The totem of the beast is hung on the top of the tree grown in the centre and western side of the village. The opening ceremony is as follows:
All the men of the village are lined up with a bow (fuila) and arrow (laachei) in front of the Totem. The laarungs (traditional Maring choir master) will sing the traditional folklore. Right after that to open the ceremony the KHULPU of Charanga Clan of the village will first shoot at the Totem followed by the KHULLAK of Dangshawa Clan and KEISHANG, respectively. After that all the men will shoot at the spotted totem of the beast. The shooting is performed with profound musical applause of drum beating as a mark of success and joyful celebration with dance.

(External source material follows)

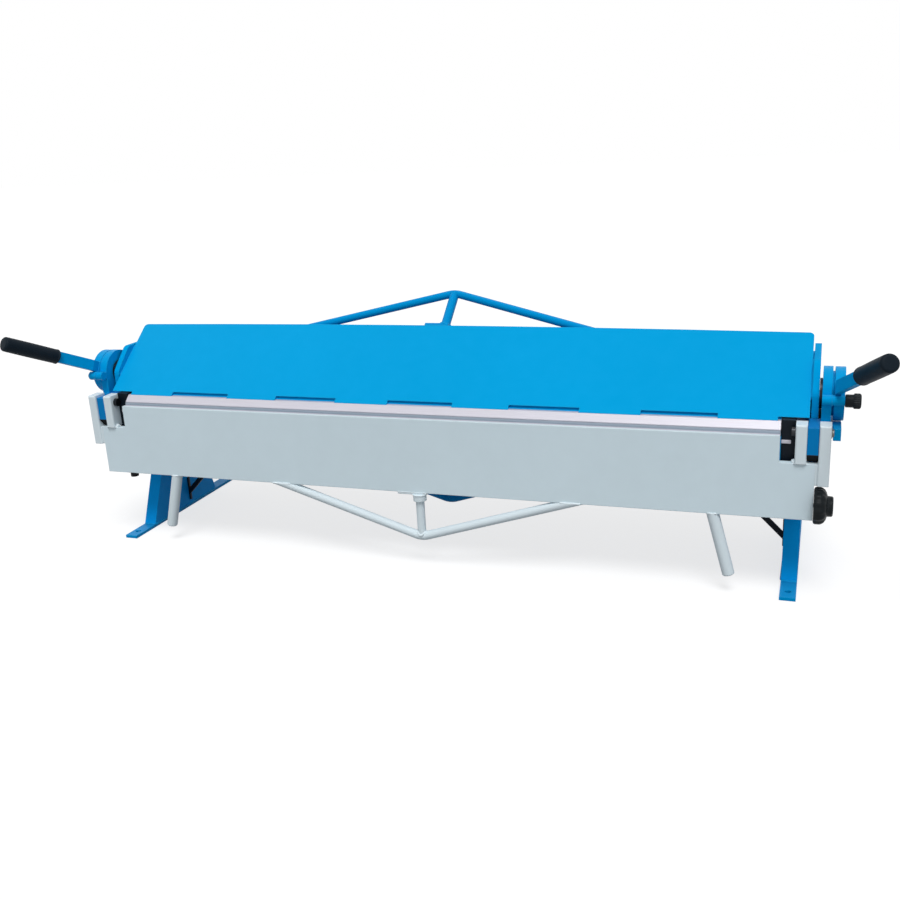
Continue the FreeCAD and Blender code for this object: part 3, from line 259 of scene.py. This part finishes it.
def make_enamel():
    """Sprayed enamel: slow shifts of tone, a fine orange peel, edges lightened by a painted highlight and by
    chips, and dust.
    """
    dust_color = (0.62, 0.60, 0.56, 1)
    slow_share, mottle_share, darkest = 0.10, 0.05, 0.925
    # Share of the edge colour: some on every edge as a painted highlight, more on chips as wear
    chip_limit, chipped, edge_lightening = 0.60, 0.30, 0.28
    flatness = 6.0
    mottle_rough, dust_rough, mottle_relief = 0.08, 0.3, 0.8
    tree, given, result = effect(
        "enamel", [("Color", "Paint", (1, 1, 1, 1)), ("Color", "Rubbed", (1, 1, 1, 1)),
                   ("Float", "Edge", 0.0), ("Float", "Gloss", 0.3), ("Float", "Dust", 0.1)],
        [("Color", "Color"), ("Float", "Roughness"), ("Float", "Height")])
    slow = noise_of(tree, scale=3.0, detail=3.0)
    mottle = noise_of(tree, scale=38.0, detail=4.0)
    peel = noise_of(tree, scale=420.0)
    flakes = noise_of(tree, scale=150.0, detail=5.0, rough=0.7)

    tone = added(tree, scaled(tree, slow, slow_share), scaled(tree, mottle, mottle_share))
    paint = shaded(tree, given["Paint"], added(tree, tone, darkest))
    chips = math_node(tree, "GREATER_THAN", flakes, chip_limit)
    # Every edge is blended towards the second colour as a painted highlight, and chipped spots more as wear
    edge_wear_and_highlight = scaled(tree, given["Edge"], added(tree, scaled(tree, chips, chipped), edge_lightening))
    painted = blend_colors(tree, edge_wear_and_highlight, paint, given["Rubbed"])

    axes = tree.nodes.new("ShaderNodeSeparateXYZ")
    shape = tree.nodes.new("ShaderNodeNewGeometry")
    feed(tree, shape.outputs["True Normal"], axes.inputs[0])
    lying = math_node(tree, "MAXIMUM", axes.outputs["Z"], 0.0)
    settled = scaled(tree, math_node(tree, "POWER", lying, flatness), mottle)
    dusty = scaled(tree, settled, given["Dust"])
    feed(tree, blend_colors(tree, dusty, painted, dust_color), result["Color"])

    rough = added(tree, given["Gloss"], scaled(tree, mottle, mottle_rough))
    feed(tree, added(tree, rough, scaled(tree, dusty, dust_rough)), result["Roughness"])
    feed(tree, added(tree, peel, scaled(tree, mottle, mottle_relief)), result["Height"])
    return tree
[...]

The second session of the festival is an act of calling the souls of departed forefathers. This is done to remember the departed souls of forefathers and who are no more on earth. At this moment all the youths, elders and old men and women used to dance from door to door throughout the day and night. Every house owner offers many specially prepared food items. Under the laarungs they will sing many folk songs. During this mainly they will sing Phunglaa (hymn of clan) which describes the clan from the ancestors. Besides all these activities there is grant feast.
The third and closing ceremony is done with the act of sending of souls of departed forefathers as farewell. All will go to the PALTHUNG (village gate) to drop the departed souls. There they will say "go the spirit of ancestors, we are staying back, bye- bye". This is followed by cultural dance in the night and thus the resplendent celebration of Hnungkaap wind up.